Question

The p.d.f. of a continuous random variable \( X \) is given by \[ f(x) = \begin{cases} \frac{1}{2} & \text{if } 0<x<2, \\ 0 & \text{otherwise}, \end{cases} \] and if \[ a = P(X \leq \frac{1}{2}), \quad b = P(X>\frac{1}{2}), \] then the relation between \( a \) and \( b \) is

• A. \( a - b = 0 \)
• B. \( 2a - b = 0 \)
• C. \( 3a - b = 0 \)
• D. \( a - 2b = 0 \)

Hint:

For probability distributions, the sum of the probabilities for all intervals should be 1.

Answer 1

The Correct Option is A

Step 1: Calculate \( a \) and \( b \).
We are given that \( f(x) = \frac{1}{2} \) for \( 0<x<2 \).
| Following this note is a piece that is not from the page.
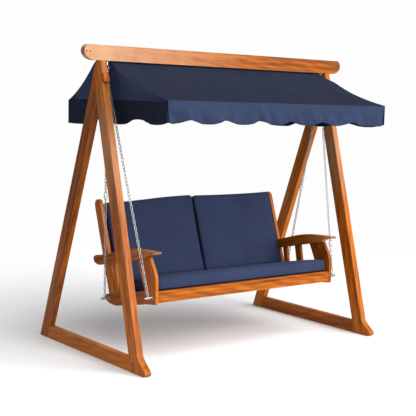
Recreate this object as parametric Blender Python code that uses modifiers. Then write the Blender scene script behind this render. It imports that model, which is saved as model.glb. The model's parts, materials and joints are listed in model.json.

The total probability is 1, so \[ P(X \leq \frac{1}{2}) = a = \int_0^{1/2} \frac{1}{2} \, dx = \frac{1}{2} \cdot \frac{1}{2} = \frac{1}{4} \] Similarly, \[ P(X>\frac{1}{2}) = b = \int_{1/2}^2 \frac{1}{2} \, dx = \frac{1}{2} \cdot \frac{3}{2} = \frac{3}{4} \] Step 2: Use the relation \( a + b = 1 \).
Since the total probability is 1, we have \[ a + b = 1 \] Substituting the values of \( a \) and \( b \), \[ \frac{1}{4} + \frac{3}{4} = 1 \] Step 3: Conclusion.
Thus, the relation between \( a \) and \( b \) is \( a - b = 0 \).